Auto-ranging and ease of use. An auto-ranging meter picks the correct measurement range for you, which is far friendlier than manually guessing. A clear, backlit display, colour-coded sockets and non-contact voltage detection (which senses a live wire without touching it) all make a meter quicker and safer to use.

Build and handling. The little things matter on the bench and under the bonnet: a sturdy rubber holster that survives a drop, a fold-out stand so it can sit facing you, a decent set of probes and a sensible size. Some capable meters are bulky, while the smallest pocket models trade features and a stand for portability.

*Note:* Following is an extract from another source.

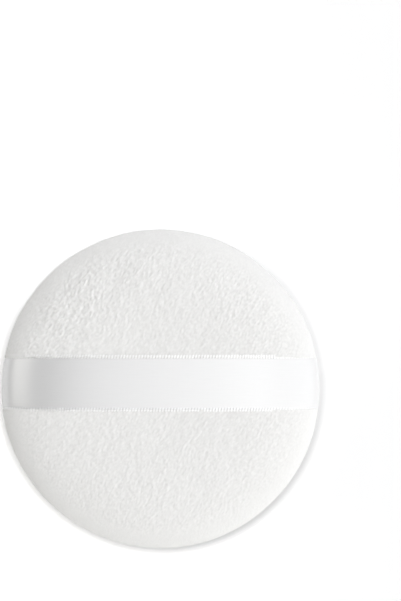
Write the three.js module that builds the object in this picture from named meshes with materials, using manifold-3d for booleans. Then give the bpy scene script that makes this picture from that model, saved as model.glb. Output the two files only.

The Winner: Kaiweets HT118A

The Kaiweets HT118A (around £39.99) is the best multimeter for most people. It offers a genuinely broad feature set for a fair price and stands out on both usability and capability: it is rated CAT IV to 600 V, reads True RMS, is fully auto-ranging, includes non-contact current detection, and even has illuminated sockets that light the correct jacks for the measurement you have selected. Its only real drawback is that it is physically very large. But for a do-everything meter that is safe, capable and keenly priced, it is the clear pick for home, car and hobby use alike. Check the price on Amazon

Best Budget: Tesmen TM-510

If you only need the basics and want to spend as little as possible, the Tesmen TM-510 (around £14.44) will keep you happy. It covers the everyday measurements a home user needs and is extremely small and pocketable. The compromises are honest at the price: it manages only 2,000 counts, there is no fold-out stand and no rubber sleeve, and the simple display is not backlit, so it can feel a little cheap in the hand. But for occasional checks — a battery, a fuse, a length of cable — it does the job for very little money. Check the price on Amazon

Also Tested

A few others are worth knowing about, though they are harder to buy in the UK. The AstroAI DT132A is cheaper than the winner and still very good, if you can find the exact model. The PeakTech 3440 is a professional, highly accurate instrument for those who can justify the cost, and the Voltcraft MT-52 is unusual in also measuring light and sound — but both are German-market brands with limited UK availability, so we have not linked them here.

How to Choose

Start with the electrical work you will actually do. For a safe, capable, all-round meter that suits the home, the car and the hobby bench, the Kaiweets HT118A is the one to buy — its CAT IV rating, True RMS reading and auto-ranging cover almost everything, and the price is very fair. If you just want to check a battery or a fuse now and then and spend as little as possible, the tiny Tesmen TM-510 is enough. Whichever you choose, never skimp on the CAT safety rating for the voltages you will meet, favour auto-ranging and a backlit display, and pick True RMS if you work with mains electronics.

Verdict

The Kaiweets HT118A is the multimeter to buy for most people at around £39.99: a safe, feature-packed, auto-ranging True RMS meter rated CAT IV to 600 V, at a price that undercuts the professional names. The Tesmen TM-510 (around £14.44) is the tiny, no-frills budget choice for occasional jobs. Get the right meter and you will never again guess whether a circuit is live, a battery is flat or a fuse has blown.